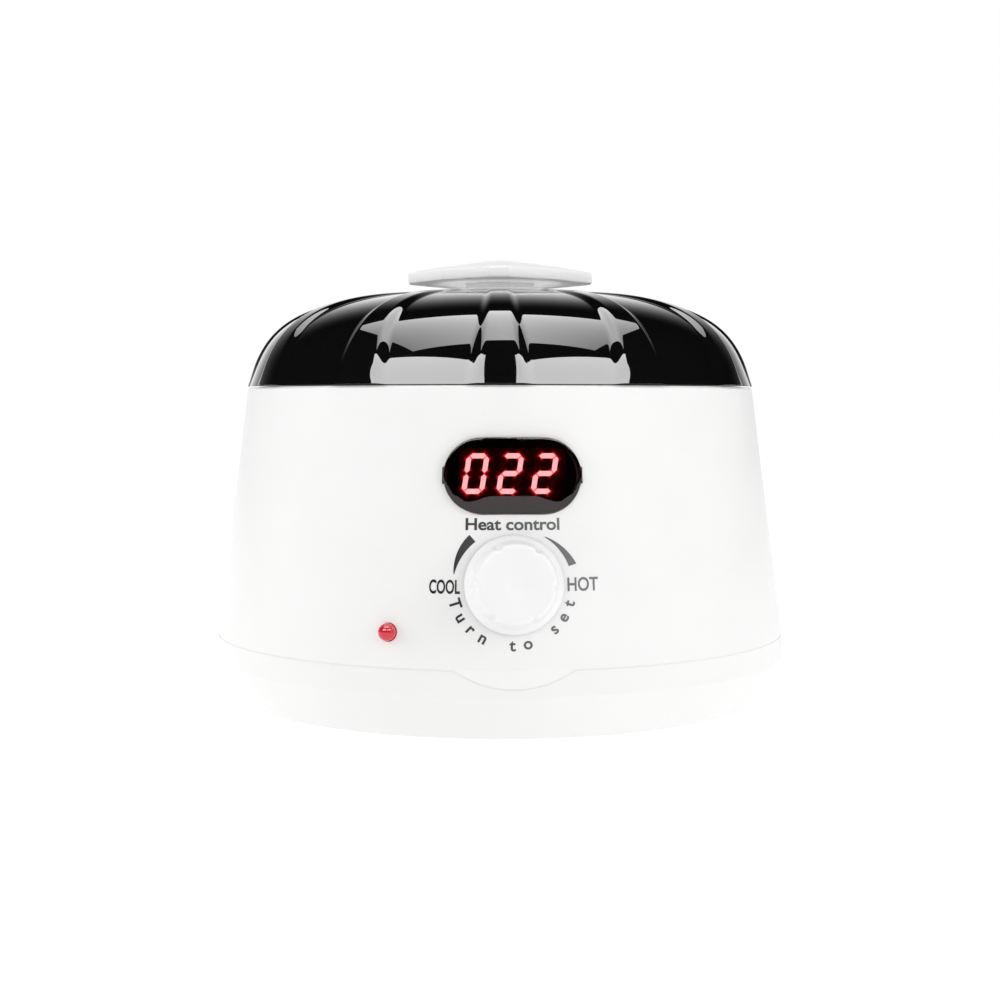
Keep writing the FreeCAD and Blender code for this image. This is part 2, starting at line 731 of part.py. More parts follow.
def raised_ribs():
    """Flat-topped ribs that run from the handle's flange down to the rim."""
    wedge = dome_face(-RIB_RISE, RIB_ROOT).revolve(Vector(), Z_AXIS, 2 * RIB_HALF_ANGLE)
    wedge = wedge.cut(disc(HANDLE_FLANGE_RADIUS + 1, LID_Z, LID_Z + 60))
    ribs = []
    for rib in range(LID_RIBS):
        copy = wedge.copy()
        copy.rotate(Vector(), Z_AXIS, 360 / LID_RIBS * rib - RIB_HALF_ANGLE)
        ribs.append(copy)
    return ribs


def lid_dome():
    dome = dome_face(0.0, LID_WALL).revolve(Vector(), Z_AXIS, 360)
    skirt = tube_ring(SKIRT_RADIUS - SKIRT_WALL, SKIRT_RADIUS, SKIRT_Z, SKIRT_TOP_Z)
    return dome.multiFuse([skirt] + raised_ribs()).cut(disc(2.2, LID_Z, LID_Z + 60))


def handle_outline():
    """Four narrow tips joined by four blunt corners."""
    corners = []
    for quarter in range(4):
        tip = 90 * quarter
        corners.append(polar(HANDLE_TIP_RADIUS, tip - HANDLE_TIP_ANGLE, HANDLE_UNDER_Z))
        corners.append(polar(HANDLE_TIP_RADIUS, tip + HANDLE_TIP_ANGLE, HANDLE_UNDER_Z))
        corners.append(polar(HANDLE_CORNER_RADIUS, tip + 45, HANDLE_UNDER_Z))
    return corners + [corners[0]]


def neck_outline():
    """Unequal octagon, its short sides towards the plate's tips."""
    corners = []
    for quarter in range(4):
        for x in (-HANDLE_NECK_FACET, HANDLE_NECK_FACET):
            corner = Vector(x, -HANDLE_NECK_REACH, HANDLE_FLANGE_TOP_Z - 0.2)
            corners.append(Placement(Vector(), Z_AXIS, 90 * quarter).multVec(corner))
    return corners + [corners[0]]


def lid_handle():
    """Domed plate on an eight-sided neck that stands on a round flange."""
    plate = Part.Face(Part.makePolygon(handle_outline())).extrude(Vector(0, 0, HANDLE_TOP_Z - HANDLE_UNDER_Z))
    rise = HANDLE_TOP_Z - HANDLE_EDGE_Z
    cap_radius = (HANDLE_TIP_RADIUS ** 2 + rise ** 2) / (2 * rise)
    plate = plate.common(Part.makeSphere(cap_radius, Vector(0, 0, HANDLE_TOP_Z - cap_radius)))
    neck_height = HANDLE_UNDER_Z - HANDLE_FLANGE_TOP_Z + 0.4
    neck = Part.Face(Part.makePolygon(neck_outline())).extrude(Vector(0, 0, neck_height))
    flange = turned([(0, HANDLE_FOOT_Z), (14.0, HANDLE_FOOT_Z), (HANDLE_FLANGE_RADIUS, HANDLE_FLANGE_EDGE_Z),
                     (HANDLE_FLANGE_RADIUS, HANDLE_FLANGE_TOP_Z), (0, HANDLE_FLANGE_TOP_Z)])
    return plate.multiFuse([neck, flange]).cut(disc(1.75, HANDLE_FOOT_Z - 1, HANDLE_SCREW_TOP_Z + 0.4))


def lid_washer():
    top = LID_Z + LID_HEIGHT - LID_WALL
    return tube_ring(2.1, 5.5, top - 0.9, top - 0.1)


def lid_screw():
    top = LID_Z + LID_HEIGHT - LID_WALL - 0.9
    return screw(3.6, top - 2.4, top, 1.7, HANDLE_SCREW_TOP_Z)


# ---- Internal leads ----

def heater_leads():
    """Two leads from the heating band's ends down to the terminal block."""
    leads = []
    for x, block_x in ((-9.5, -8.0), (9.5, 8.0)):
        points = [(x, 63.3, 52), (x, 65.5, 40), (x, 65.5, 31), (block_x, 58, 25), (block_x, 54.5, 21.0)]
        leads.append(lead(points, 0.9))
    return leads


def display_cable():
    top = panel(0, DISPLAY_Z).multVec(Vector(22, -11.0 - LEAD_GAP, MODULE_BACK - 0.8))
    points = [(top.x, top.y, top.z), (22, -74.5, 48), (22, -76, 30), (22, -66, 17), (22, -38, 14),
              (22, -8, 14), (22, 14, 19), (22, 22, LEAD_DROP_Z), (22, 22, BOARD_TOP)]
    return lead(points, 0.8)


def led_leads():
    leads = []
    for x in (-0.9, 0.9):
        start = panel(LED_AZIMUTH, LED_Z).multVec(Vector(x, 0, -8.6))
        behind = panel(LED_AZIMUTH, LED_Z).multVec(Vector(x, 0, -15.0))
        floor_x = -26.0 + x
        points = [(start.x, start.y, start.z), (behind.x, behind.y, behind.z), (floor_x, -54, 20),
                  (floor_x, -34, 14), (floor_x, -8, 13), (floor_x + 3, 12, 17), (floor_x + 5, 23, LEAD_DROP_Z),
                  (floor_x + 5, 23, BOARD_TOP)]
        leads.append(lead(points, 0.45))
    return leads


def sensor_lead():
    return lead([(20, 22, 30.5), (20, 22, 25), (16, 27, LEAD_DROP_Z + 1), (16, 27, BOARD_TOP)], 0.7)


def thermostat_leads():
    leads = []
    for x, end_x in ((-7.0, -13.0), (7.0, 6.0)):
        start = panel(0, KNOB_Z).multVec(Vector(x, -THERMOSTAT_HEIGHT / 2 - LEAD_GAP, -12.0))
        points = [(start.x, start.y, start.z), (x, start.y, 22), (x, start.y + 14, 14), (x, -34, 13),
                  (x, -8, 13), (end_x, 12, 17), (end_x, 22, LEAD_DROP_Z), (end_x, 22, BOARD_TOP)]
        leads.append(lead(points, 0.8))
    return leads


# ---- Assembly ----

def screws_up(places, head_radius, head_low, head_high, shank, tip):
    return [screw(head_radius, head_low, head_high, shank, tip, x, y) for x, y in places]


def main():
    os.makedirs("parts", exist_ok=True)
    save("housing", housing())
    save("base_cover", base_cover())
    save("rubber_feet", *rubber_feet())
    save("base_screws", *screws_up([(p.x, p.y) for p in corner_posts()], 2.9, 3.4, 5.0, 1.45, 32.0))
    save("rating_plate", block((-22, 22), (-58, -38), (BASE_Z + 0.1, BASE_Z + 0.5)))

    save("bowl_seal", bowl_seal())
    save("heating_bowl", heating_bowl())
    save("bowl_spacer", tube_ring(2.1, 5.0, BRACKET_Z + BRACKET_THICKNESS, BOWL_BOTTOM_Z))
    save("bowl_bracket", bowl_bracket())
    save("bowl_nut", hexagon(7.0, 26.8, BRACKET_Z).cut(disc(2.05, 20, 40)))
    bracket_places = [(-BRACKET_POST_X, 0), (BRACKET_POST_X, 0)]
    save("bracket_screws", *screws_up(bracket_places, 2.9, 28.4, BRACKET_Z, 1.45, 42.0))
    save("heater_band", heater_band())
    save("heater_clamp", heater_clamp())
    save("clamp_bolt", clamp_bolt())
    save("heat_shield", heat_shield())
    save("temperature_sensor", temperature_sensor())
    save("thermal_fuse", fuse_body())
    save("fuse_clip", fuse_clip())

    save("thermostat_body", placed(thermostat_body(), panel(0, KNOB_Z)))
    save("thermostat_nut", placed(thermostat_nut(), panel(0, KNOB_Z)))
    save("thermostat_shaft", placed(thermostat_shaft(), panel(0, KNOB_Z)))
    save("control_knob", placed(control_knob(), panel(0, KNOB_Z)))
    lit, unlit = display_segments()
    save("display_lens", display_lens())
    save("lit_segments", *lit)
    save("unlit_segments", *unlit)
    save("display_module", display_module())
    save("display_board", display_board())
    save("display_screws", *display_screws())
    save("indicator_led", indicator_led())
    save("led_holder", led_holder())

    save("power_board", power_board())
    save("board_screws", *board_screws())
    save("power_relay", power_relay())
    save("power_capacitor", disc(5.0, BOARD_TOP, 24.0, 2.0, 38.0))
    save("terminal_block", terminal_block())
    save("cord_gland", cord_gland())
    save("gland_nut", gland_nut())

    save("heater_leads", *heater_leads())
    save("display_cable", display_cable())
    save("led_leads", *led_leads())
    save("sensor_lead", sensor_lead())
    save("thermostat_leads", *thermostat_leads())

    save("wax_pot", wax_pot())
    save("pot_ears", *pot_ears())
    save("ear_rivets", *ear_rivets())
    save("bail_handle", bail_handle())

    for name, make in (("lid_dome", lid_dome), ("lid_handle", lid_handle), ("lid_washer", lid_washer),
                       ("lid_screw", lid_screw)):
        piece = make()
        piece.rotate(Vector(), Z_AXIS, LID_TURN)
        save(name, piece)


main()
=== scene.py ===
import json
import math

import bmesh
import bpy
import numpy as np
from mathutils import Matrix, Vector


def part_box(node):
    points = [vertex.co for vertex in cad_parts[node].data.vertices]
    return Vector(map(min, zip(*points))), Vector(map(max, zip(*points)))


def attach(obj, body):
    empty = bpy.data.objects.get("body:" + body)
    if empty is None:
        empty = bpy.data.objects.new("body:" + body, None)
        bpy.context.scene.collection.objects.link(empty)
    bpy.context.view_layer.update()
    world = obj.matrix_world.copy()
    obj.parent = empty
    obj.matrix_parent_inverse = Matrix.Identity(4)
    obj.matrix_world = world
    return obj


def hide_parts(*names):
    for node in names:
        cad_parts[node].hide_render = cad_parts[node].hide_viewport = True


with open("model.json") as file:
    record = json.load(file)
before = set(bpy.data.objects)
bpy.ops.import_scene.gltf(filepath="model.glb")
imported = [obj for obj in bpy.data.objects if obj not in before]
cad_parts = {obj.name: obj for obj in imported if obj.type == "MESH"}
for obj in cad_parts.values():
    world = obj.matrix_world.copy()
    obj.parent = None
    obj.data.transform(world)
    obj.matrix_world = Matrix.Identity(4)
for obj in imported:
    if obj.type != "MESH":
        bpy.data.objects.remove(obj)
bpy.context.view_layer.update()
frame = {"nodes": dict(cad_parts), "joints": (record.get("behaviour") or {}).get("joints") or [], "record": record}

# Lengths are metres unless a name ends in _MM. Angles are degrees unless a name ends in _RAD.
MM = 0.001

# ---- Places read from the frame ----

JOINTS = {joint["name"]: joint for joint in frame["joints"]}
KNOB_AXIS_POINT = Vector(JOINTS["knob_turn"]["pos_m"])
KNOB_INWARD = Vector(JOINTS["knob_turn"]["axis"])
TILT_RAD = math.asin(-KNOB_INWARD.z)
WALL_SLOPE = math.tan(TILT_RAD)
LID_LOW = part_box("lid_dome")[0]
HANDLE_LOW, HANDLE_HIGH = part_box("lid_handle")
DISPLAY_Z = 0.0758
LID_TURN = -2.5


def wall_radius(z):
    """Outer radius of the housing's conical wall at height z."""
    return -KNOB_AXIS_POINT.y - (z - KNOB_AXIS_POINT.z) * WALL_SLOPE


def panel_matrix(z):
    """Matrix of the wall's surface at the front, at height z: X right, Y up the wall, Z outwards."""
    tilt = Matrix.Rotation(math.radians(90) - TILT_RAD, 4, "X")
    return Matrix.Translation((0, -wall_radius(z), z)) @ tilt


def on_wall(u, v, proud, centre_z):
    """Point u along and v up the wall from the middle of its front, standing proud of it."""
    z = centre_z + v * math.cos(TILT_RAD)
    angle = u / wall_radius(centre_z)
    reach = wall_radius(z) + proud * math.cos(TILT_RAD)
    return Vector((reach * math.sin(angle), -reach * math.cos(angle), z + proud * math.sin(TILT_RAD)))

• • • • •

WORK INSTRUCTIONS: The lines to return run from the one containing "points = [vertex.co" down to the one containing "obj.matrix_parent_inverse = Matrix.Identity(4)"; give them exactly, both included, and no others.

THE OUTPUT:
    points = [vertex.co for vertex in cad_parts[node].data.vertices]
    return Vector(map(min, zip(*points))), Vector(map(max, zip(*points)))


def attach(obj, body):
    empty = bpy.data.objects.get("body:" + body)
    if empty is None:
        empty = bpy.data.objects.new("body:" + body, None)
        bpy.context.scene.collection.objects.link(empty)
    bpy.context.view_layer.update()
    world = obj.matrix_world.copy()
    obj.parent = empty
    obj.matrix_parent_inverse = Matrix.Identity(4)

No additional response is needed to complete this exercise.